O dia 10 de março de 2020 ficou marcado na vida da mãe, como um pesadelo de quem nunca se imaginou estar num júri pela morte do filho. Na noite anterior, Viviane sonhou com o bebê. "Ele estava lá, perto da gente e dava muita risada e, estava muito feliz".

No dia seguinte, a mãe relata que "desmontou" quando o promotor leu o que ela chama de poema. "Falava que no momento ele estava lá para ver a justiça ser feita. Aquilo me desmontou, e eu senti a presença dele. Saí lá fora para fazer uma oração e tinha um cheiro de rosa muito forte. Todo mundo sentiu, não foi só coisa de mãe, não. Certeza que ele gostou do resultado, do pai ter saído". 

Viviane espera agora voltar a viver e isso inclui trabalhar. "Minha vida parou até eu sair do júri. Eu não estava conseguindo fazer mais nada, não conseguia nem trabalhar com medo. Agora acho que tudo vai se organizar", espera.

O caso - O pequeno Rodrigo, que na época do crime tinha 1 ano e meio, estava sob os cuidados da madrasta quando morreu, na manhã de 16 de agosto de 2018. Ele foi atendido pelo Samu (Serviço de Atendimento Móvel de Urgência) com hematomas na cabeça, trauma no tórax e laceração no fígado.

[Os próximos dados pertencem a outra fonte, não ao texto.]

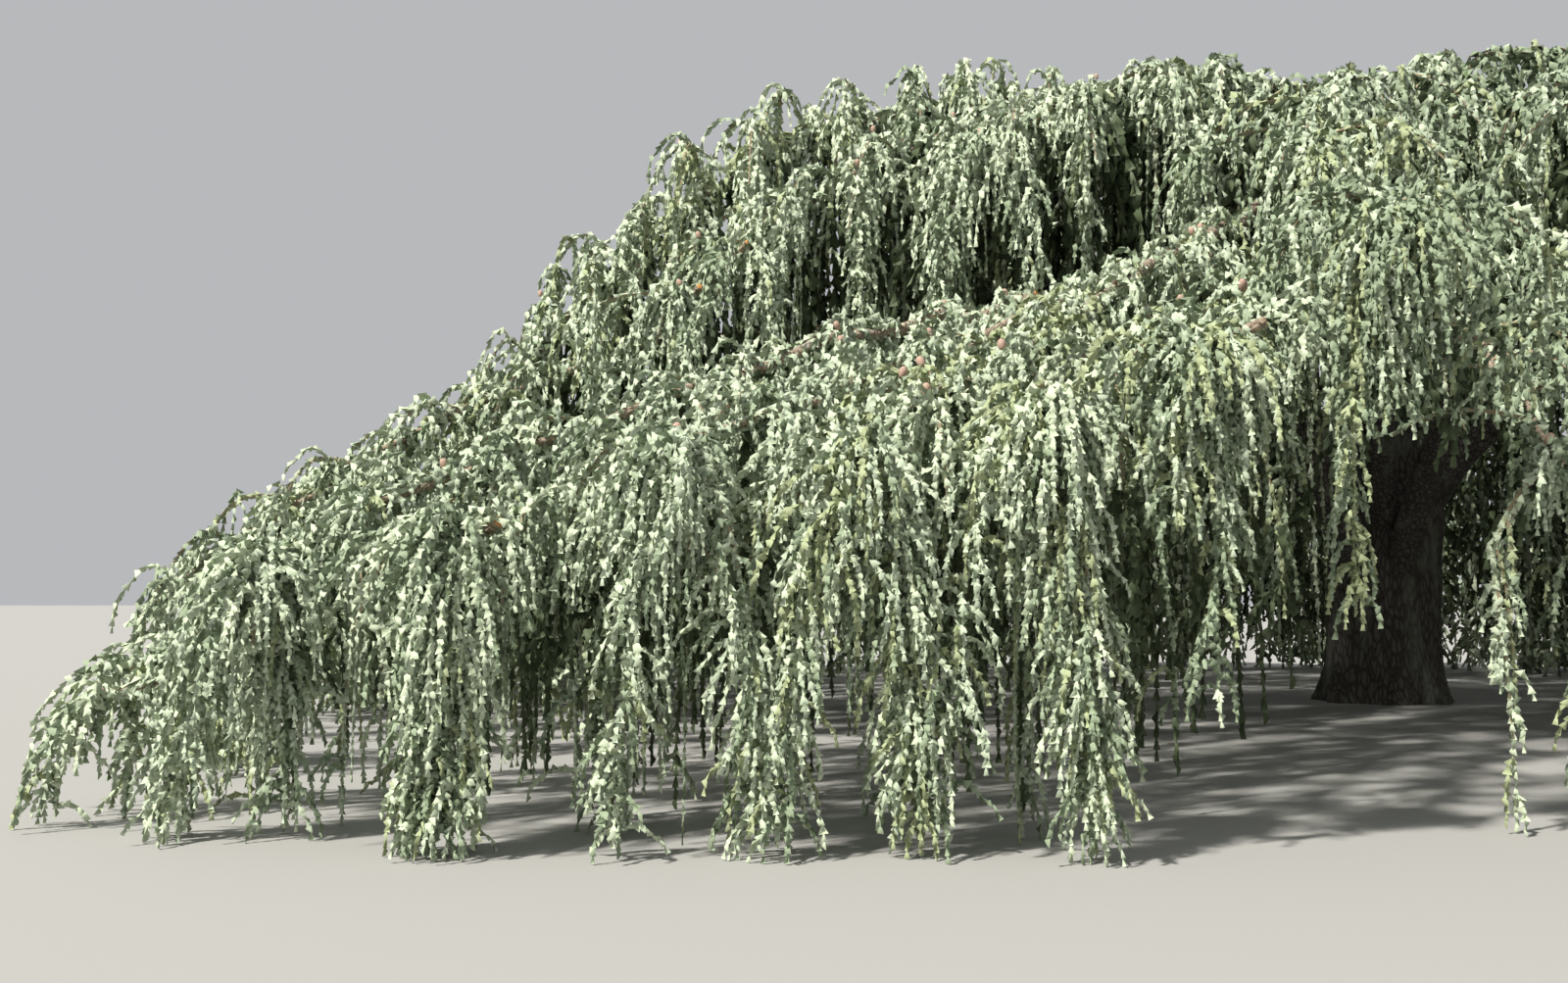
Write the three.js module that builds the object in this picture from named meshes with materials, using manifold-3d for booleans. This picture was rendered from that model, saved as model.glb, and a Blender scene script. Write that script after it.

Uma semana após a morte, Jéssica confessou que a criança chorava muito naquele dia e por isso apertou “com força” a barriga dele, primeiro com as mãos e depois com os joelhos, por acreditar que ele estava com “prisão de ventre”.

Ela também confessou ter pisado “sem querer” nas costelas do menino quando se levantou da cama e disse ter apertado o pescoço de Rodrigo na tentativa de reanimá-lo.